Prince of the Clouds is a fascinating meditation on war and love, on how to live and how to die, but it’s also a grand story filled with engaging characters. I have to say, Terzo’s historical battle descriptions are terrific. But then the author is simply a marvelous writer. Witness the scene as Colonel Terzo has caffe latte on his terrace in the morning: “The sheets hanging from the clotheslines between the railings billowed against the blue sky, buffeted by the shore breeze and snapping like sails in the wind. Signora Astraco, an early riser, leaned out the window and with some effort pushed the line forward with a bamboo reed. Ever so slowly, she moved the sheets away, raising the curtain on the city below.”

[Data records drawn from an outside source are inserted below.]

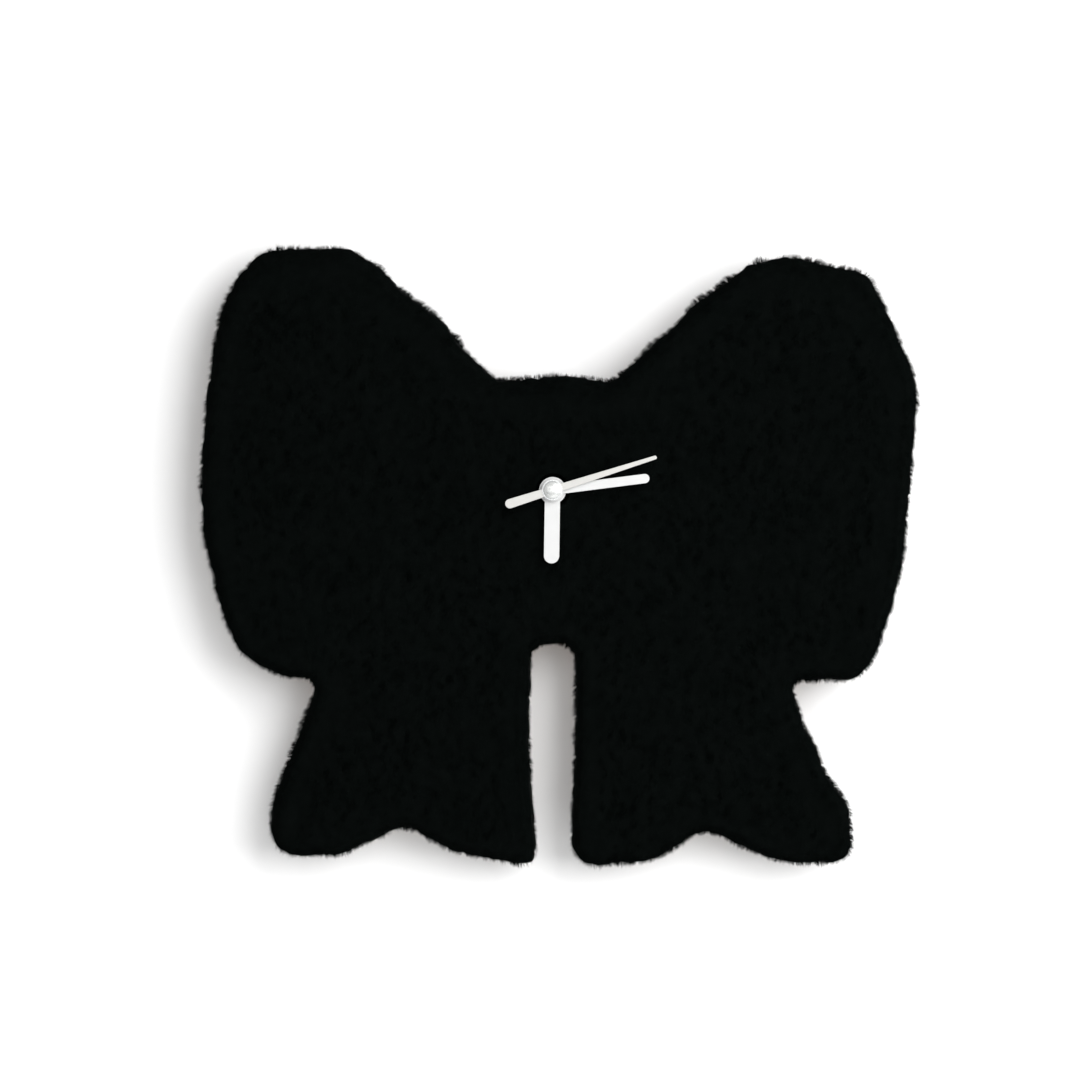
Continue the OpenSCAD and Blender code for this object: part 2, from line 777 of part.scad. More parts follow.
module second_hand_tube() {
    color("#c9a24b") dial_plane() ring(0.9, pin_r, minute_pipe_end + 0.2, second_back);
}

module hand_cap() {
    dome_r = cap_r - 0.4;
    ball_r = (dome_r * dome_r + cap_dome_h * cap_dome_h) / (2 * cap_dome_h);
    rim_front = cap_back + cap_rim_t;
    color("#dfe1e2") dial_plane() {
        disc(cap_r, cap_back, rim_front);
        intersection() {
            translate([0, 0, rim_front + cap_dome_h - ball_r]) sphere(r = ball_r);
            disc(cap_r, rim_front - 0.1, rim_front + cap_dome_h + 1);
        }
    }
}

fur_cover();
backing_board();
front_case();
rear_case();
gear_plate();
threaded_bushing();
hex_nut();
brass_washer();
rubber_washer();
hanger_plate();
stator_plate();
coil_core();
coil_bobbin();
coil_winding();
circuit_board();
clock_chip();
quartz_crystal();
battery();
positive_contact();
negative_contact();
rotor_magnet();
rotor_pinion();
intermediate_wheel();
second_wheel();
third_wheel();
centre_wheel();
clutch_spring();
minute_arbor();
minute_wheel();
hour_wheel();
setting_knob();
hour_hand();
minute_hand();
second_hand();
second_hand_tube();
hand_cap();
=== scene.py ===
"""A bow-shaped wall clock in black long-pile fur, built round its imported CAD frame.

Metres throughout. The wall is the plane y = 0, the clock hangs in front of it towards -y, z is up, and the
hands turn about the y axis at x = 0, z = 0.
"""

import json
import math

import bmesh
import bpy
import numpy as np
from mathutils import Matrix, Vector

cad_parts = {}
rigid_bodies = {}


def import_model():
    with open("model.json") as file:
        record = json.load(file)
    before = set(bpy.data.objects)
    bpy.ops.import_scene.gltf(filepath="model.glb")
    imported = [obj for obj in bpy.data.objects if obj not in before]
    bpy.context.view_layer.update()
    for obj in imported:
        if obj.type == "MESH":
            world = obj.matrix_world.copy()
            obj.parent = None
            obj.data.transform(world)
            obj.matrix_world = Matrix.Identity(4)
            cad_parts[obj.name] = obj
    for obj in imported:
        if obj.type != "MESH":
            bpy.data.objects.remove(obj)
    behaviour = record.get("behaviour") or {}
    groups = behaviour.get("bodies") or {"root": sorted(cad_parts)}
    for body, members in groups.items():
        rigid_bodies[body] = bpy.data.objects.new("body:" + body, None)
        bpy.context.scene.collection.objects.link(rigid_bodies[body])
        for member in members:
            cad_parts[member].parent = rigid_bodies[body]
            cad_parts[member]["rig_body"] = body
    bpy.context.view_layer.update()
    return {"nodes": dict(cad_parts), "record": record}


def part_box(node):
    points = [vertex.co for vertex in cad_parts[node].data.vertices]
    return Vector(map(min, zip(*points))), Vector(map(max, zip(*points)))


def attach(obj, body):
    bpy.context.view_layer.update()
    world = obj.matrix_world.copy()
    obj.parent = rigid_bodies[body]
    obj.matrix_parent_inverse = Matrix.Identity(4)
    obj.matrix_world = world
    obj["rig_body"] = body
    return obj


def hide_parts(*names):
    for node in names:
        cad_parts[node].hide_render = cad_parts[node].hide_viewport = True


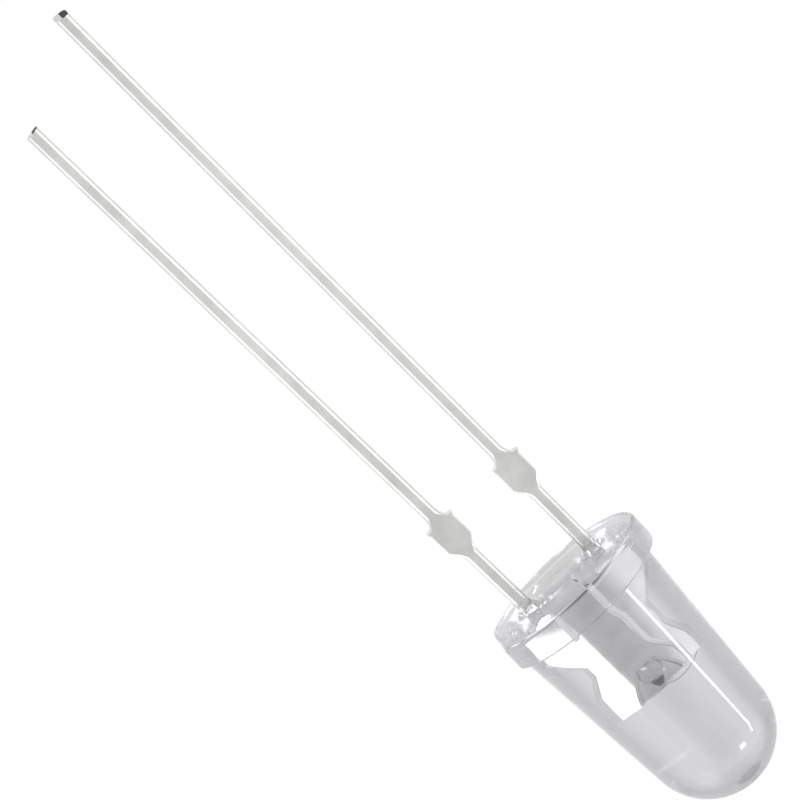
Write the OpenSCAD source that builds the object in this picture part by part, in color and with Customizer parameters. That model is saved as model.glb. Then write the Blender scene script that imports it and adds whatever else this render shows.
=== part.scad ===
// Through hole LED: a clear cast case round two stamped lead frames, with its chip and bond wire.
// Units are millimetres. Z runs along the case towards the dome, and Z = 0 is the flat base face.
// X runs along the row of leads: the cathode and the flat on the flange are on the +X side.

/* [Case] */
// Diameter of the barrel where it leaves the flange
body_d = 4.88; // [4.7:0.02:5.1]
// Radius of the dome, which the tapered barrel runs into
dome_r = 2.03; // [1.9:0.01:2.2]
// Height of the case from the base face to the tip of the dome
case_h = 8.34; // [7.8:0.02:9.4]
// Diameter of the flange
flange_d = 5.58; // [5.5:0.02:6.0]
// Thickness of the flange
flange_t = 0.9; // [0.7:0.05:1.2]
// Distance from the axis to the flat that marks the cathode
flat_x = 2.6; // [2.56:0.02:2.68]
// Rounding of the flange's two rims
rim_r = 0.1; // [0.05:0.01:0.14]
// Rounding of the base edge along the flat
flat_edge_r = 0.22; // [0.1:0.01:0.4]
// Radius on the base face that the resin round each lead spreads to
collar_r = 0.58; // [0.5:0.02:0.7]
// Height that the resin climbs along each lead
collar_h = 0.42; // [0.2:0.02:0.6]

/* [Leads] */
// Distance between the two leads at the base face
pitch = 2.54; // [2.44:0.02:2.64]
// Width of the leads
lead_w = 0.44; // [0.4:0.01:0.5]
// Thickness of the sheet that both frames are stamped from
sheet_t = 0.44; // [0.4:0.01:0.5]
// Length of the cathode lead below the base face
cathode_len = 19.95; // [12:0.05:26]
// Length of the anode lead below the base face
anode_len = 21.8; // [14:0.05:28]
// Angle in degrees by which the cathode lead leans towards +X
cathode_lean = 2; // [0:0.5:3]
// Angle in degrees by which the anode lead leans towards +X
anode_lean = 1; // [0:0.5:3]

/* [Stopper tabs] */
// Distance from the base face to the full width of the tab
tab_z = 2.82; // [2:0.02:4]
// Width of the tab
tab_w = 0.93; // [0.8:0.01:1.1]
// Length of the tab's full width
tab_len = 0.9; // [0.6:0.02:1.2]
// Length of the taper on the side of the case
tab_taper = 0.38; // [0.2:0.02:0.5]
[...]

It is probably hubris on the author’s part to have the Prince of Lampedusa, who wrote that masterpiece The Leopard, say to Terzo: “What an amazing story. Excuse me for taking the liberty of listening in. I, too, am a military history buff. And you are someone I would like to know.” But frankly, Lampedusa and his spectacular evocations of Sicily do come to mind when reading this beautifully translated novel, as does Italo Calvino’s The Baron in the Trees. The flyleaf of Prince of the Clouds, a bestseller in Europe, compares it to Louis de Bernieres’s popular novel Corelli’s Mandolin. Myself, I think Gianni Riotta is leagues ahead in wit, depth, meaning, and delight.